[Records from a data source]
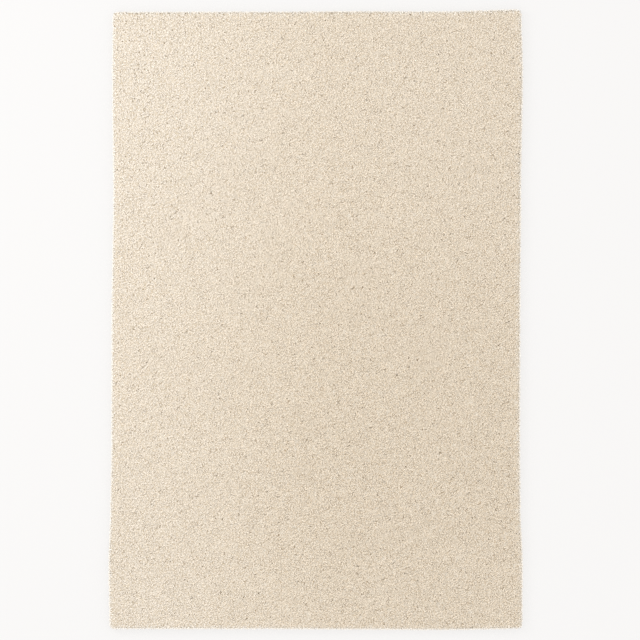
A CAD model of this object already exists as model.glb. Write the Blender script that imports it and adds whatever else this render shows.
from collections import namedtuple
from math import atan, cos, pi, radians, sin, tan

import bmesh
import bpy
import numpy as np
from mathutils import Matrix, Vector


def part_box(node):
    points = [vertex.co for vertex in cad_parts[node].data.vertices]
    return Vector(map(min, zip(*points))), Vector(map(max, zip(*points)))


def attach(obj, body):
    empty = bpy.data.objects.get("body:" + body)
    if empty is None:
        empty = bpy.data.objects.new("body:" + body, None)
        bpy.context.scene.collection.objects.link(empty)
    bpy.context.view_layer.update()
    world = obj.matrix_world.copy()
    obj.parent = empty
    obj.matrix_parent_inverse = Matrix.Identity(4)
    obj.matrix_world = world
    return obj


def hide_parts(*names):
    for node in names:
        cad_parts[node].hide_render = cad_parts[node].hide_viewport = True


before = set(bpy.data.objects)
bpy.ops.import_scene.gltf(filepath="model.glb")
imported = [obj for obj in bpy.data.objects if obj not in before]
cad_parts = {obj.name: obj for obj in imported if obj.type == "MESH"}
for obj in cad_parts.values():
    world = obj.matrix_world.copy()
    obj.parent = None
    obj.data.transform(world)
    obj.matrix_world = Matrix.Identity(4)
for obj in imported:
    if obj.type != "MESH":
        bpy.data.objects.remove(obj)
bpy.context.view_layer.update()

# ---------------------------------------------------------------------------------------------
# The rug's outline. A tufted rug is cut from its roll and hemmed, and then pulled a little out of
# true by the pile and by handling, so its edges stray from straight lines by a few millimetres.

MM = 0.001

# How far each edge strays outward. The long edges run from the foot of the rug to its head, and
# the short ones from left to right.
LongEdge = namedtuple("LongEdge", "share left right")
long_edges = (
    LongEdge(share=0.00, left=10 * MM, right=5 * MM),
    LongEdge(share=0.10, left=14 * MM, right=6 * MM),
    LongEdge(share=0.20, left=7 * MM, right=-2 * MM),
    LongEdge(share=0.30, left=3 * MM, right=-4 * MM),
    LongEdge(share=0.50, left=2 * MM, right=-3 * MM),
    LongEdge(share=0.70, left=-4 * MM, right=0),
    LongEdge(share=0.90, left=0, right=7 * MM),
    LongEdge(share=1.00, left=-2 * MM, right=2 * MM),
)
ShortEdge = namedtuple("ShortEdge", "share foot head")
short_edges = (
    ShortEdge(share=0.00, foot=-1 * MM, head=-2 * MM),
    ShortEdge(share=0.40, foot=-1 * MM, head=-1 * MM),
    ShortEdge(share=0.60, foot=1 * MM, head=1 * MM),
    ShortEdge(share=0.80, foot=3 * MM, head=0),
    ShortEdge(share=1.00, foot=-2 * MM, head=7 * MM),
)
corner_radius = 22 * MM
uneven_tips = 1 * MM  # what the longest locks of the solid stand past its edges
beyond_edges = 2.0  # every edge is nearer to the rug's middle than this
outline_rays = 12000
outline_halvings = 26

low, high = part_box("shag_rug")
line_left = low.x + max(row.left for row in long_edges) + uneven_tips
line_right = high.x - max(row.right for row in long_edges) - uneven_tips
line_foot = low.y + max(row.foot for row in short_edges) + uneven_tips
line_head = high.y - max(row.head for row in short_edges) - uneven_tips


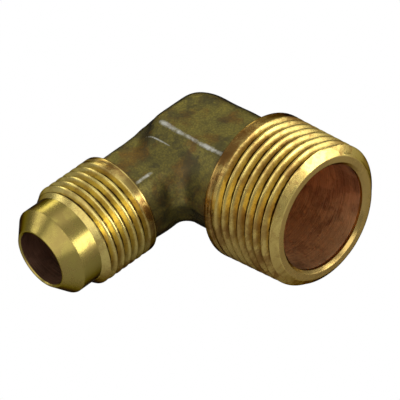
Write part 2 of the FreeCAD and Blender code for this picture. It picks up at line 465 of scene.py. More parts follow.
@dataclass(frozen=True)
class Forging:
    """The forged body, heel and neck as one signed distance.

    A field that ends in run holds the two places between which a change starts and is complete.
    """

    sizes: Interfaces
    body: DraftedSide
    heel: DraftedSide
    neck: DraftedSide
    top_corner_round: float = 2.1
    side_corner_round: float = 3.4
    neck_side_corners: Pair = (0.6, 1.25)
    corner_side_run: Pair = (-3.0, 3.0)
    corner_height_margin: Pair = (0.2, 0.6)
    flat_round: float = 0.5
    flat_rise: float = 0.35
    flat_rise_run: Pair = (12.0, -6.0)
    neck_round: float = 0.8
    neck_sag: float = 0.9
    inner_blend: float = 2.8
    top_blend: float = 4.4
    top_blend_run: Pair = (3.5, 6.5)
    under_blend: float = 2.0
    under_blend_run: Pair = (-1.0, -4.0)
    outer_blend: float = 0.8
    outer_blend_run: Pair = (-4.5, 0.5)
    pipe_shoulder: float = 1.5
    flare_shoulder: float = 0.55
    band_half: float = 0.65
    band_height: float = 0.1
    band_fade: float = 0.35
    waviness: float = 0.05
    crease_height: float = 0.06
    crease_place: float = 8.1
    crease_width: float = 0.2
    crease_start_run: Pair = (-3.0, -1.6)
    crease_end_run: Pair = (5.2, 3.8)
    crease_top_run: Pair = (5.0, 6.0)
    # Painted highlight along the crease
    crease_highlight: float = 0.8
    # Where the edges are painted bright: rubbed metal, and painted highlights on the edges that face the
    # lights
    rub_and_highlight_width: float = 0.37
    rub_and_highlight_side_run: Pair = (0.0, -3.0)
    rub_and_highlight_heel_run: Pair = (-3.2, -1.8)
    heel_rub_and_highlight: float = 0.45
    heel_rub_and_highlight_run: Pair = (0.5, -1.5)
    neck_rub_and_highlight: float = 1.3
    neck_rub_and_highlight_run: Pair = (-12.6, -13.8)
    # Darkening behind the collars: forging scale with painted shade in the step
    pipe_scale_and_shade_run: Pair = (3.2, 0.2)
    flare_scale_and_shade_run: Pair = (2.0, 0.2)
    flare_scale_and_shade: float = 0.7

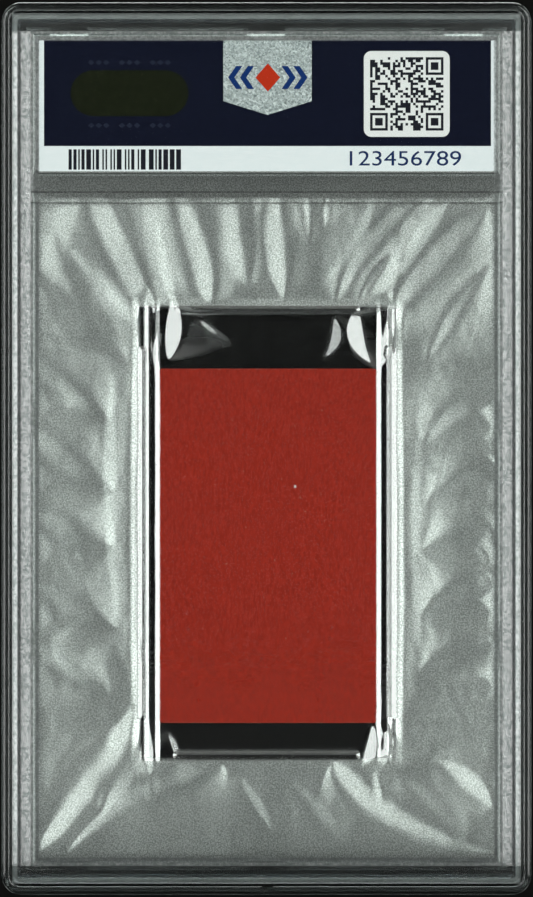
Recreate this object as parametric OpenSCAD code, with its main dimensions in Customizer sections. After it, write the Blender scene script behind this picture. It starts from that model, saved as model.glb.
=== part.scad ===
// Graded card slab: two clear shells welded round the rim, a label, a film sleeve and a card.
//
// The slab stands on its bottom edge. +Z runs up to the label end and -Y is the face with the
// code and the serial number (the back). The origin is the centre of the bottom edge.
// Every piece is drawn lying down, with x to the right, y up the slab and z out through the
// back face, about the slab's centre, and stand() then sets it upright.
// "u" is a distance in from the outer edge, and the two shells part at z = 0.

/* [Slab] */
// Width of the slab
slab_w = 80.5; // [79.5:0.1:82]
// Height of the slab
slab_h = 135.6; // [135:0.1:137]
// Thickness over both rims
slab_t = 6.35; // [6.2:0.05:6.8]
// Corner radius of the outline
corner_r = 2.9; // [2.85:0.05:3.4]

/* [Rim] */
// Height of the stacking lip over the rim's land
lip_h = 0.35; // [0.2:0.05:0.5]
// Width of the stacking lip
lip_w = 1.3; // [1.2:0.05:1.4]
// Outer edge to the recessed panel, at the foot of its bevel
rim_w = 5.1; // [4.9:0.05:5.4]
// Depth of the panel below the rim's land
panel_drop = 0.45; // [0.3:0.05:0.5]
// Wall thickness of the panels
panel_t = 1.2; // [1.1:0.05:1.3]

/* [Chambers] */
// Height on the slab of the divider's upper edge, from the centre
divider_top = 41.6; // [41:0.1:42]
// Height on the slab of the divider's lower edge, from the centre
divider_bottom = 38.9; // [38.5:0.1:39.5]
// Depth of the label pocket in each shell
label_pocket = 0.35; // [0.32:0.01:0.5]

/* [Window] */
// Height of the window's centre, from the slab's centre
window_y = -12.9; // [-13.5:0.1:-12]
// Centre to centre of the two upright ribs
rib_span = 38; // [37.5:0.1:39]
// Centre to centre of the two cross ribs
cross_span = 68; // [67:0.1:69]
// Length of the upright ribs
rib_l = 57.1; // [50:0.1:60]
// Length of the cross ribs
cross_l = 28.5; // [20:0.1:30]
// Width of all four ribs
rib_w = 1.32; // [1.1:0.02:1.4]
// Slope of the two flanks of a rib's crest, in degrees
rib_slope = 15; // [8:1:25]

/* [Contents] */
// Width of the label
label_w = 69.8; // [69:0.1:70.5]
// Height of the label
label_h = 20.5; // [20:0.1:20.6]
// Width of the collectible card
card_w = 33.1; // [30:0.1:34]
// Height of the collectible card
card_h = 54.1; // [50:0.1:56]
// Height of the card's centre at rest, from the slab's centre
card_y = -14.85; // [-15:0.05:-14]
// Width of the film sleeve
sleeve_w = 69.6; // [60:0.2:70]
// Height of the film sleeve
sleeve_h = 100.4; // [90:0.2:101]

/* [Hidden] */
$fn = 64;

half_t = slab_t / 2;              // each shell's share of the thickness
part_gap = 0.015;                 // half the hairline left between the two shells' lands
land_z = half_t - lip_h;          // top of the rim's land
panel_z = land_z - panel_drop;    // outer face of the panels
cavity_z = panel_z - panel_t;     // inner face of the card panel
gutter_z = land_z - panel_t;      // depth of the gutter round both chambers
edge_r = 0.6;                     // rounding of the outer edge
lip_r = 0.3;                      // rounding of the lip's inner edge
parting_chamfer = 0.12;
inner_wall = [corner_r, 3.7];     // u of the wall between the weld and the chambers
bevel_w = 0.3;                    // width of the panel's bevel round the rim
label_bevel_w = 0.8;              // the wider bevels on the two sides of the divider
card_bevel_w = 1.5;
tongue = [1.45, 2.15];            // u of the tongue's sides
tongue_l = 0.9;
groove_side_gap = 0.05;
groove_depth = 1.0;
channel = [2.25, 2.85];           // u of the channel that takes the squeezed-out weld
channel_z = 0.35;
bead_r = 0.29;
bead_u = (channel[0] + channel[1]) / 2;

rib_crest_z = 0.425;
rib_flat = 0.05;                  // half the width of the flat along a rib's crest
window_x = 0.12;
cross_rib_y = window_y + 0.15;    // the cross ribs lie evenly about this height

pad_w = 5.8;
pad_pitch = 30;
top_pad_l = 1.4;
bottom_pad_l = 0.95;
side_pad_l = 1.15;
side_pad_ys = [4.3, -30.1];
gate_y = -67.35;                  // foot of the gate's notch in the bottom lip
gate_h = 0.95;
mould_spot = [-31, -61.1];        // round mark that the mould's pin leaves on the card panel
mould_spot_r = 1;
mould_spot_h = 0.12;

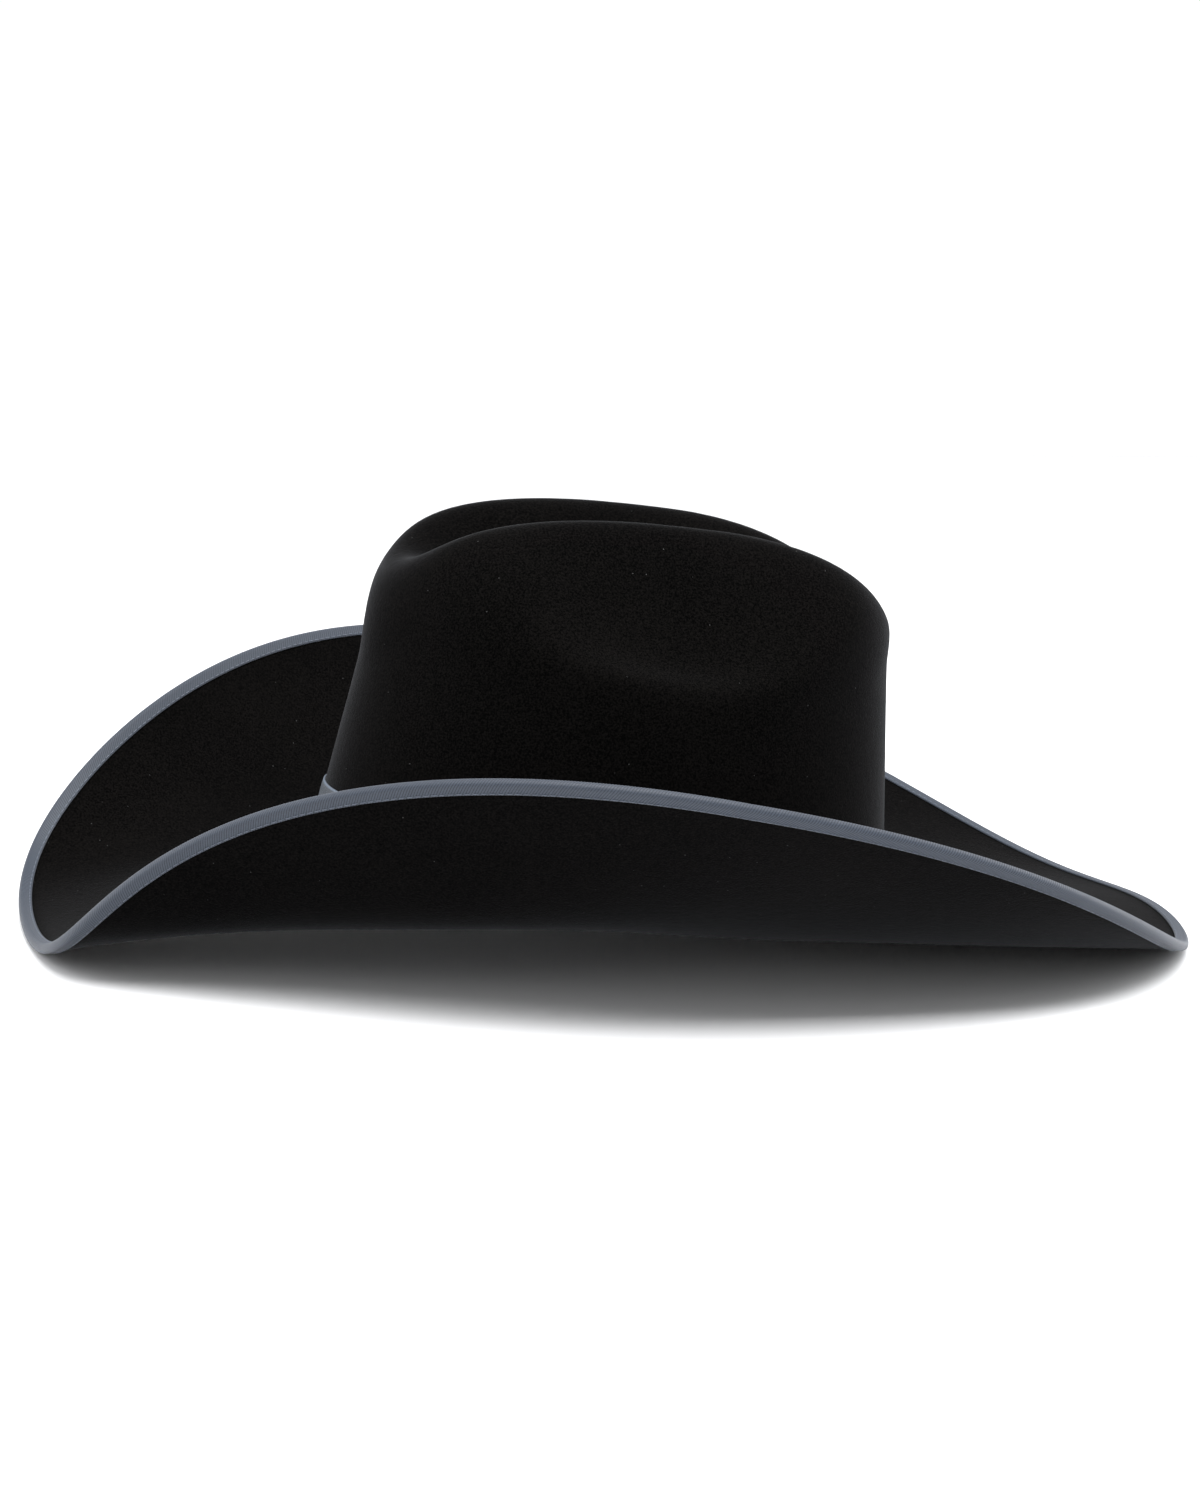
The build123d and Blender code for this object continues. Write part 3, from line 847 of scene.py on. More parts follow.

Description of the task>
In the listing above, locate the line with "zip(*points))), Vector(map(max, zip(*points)))" and the line with "imported = [obj", then extract exactly those lines and every line between them, and nothing more.

Exercise output>
    return Vector(map(min, zip(*points))), Vector(map(max, zip(*points)))


def attach(obj, body):
    empty = bpy.data.objects.get("body:" + body)
    if empty is None:
        empty = bpy.data.objects.new("body:" + body, None)
        bpy.context.scene.collection.objects.link(empty)
    bpy.context.view_layer.update()
    world = obj.matrix_world.copy()
    obj.parent = empty
    obj.matrix_parent_inverse = Matrix.Identity(4)
    obj.matrix_world = world
    return obj


def hide_parts(*names):
    for node in names:
        cad_parts[node].hide_render = cad_parts[node].hide_viewport = True


before = set(bpy.data.objects)
bpy.ops.import_scene.gltf(filepath="model.glb")
imported = [obj for obj in bpy.data.objects if obj not in before]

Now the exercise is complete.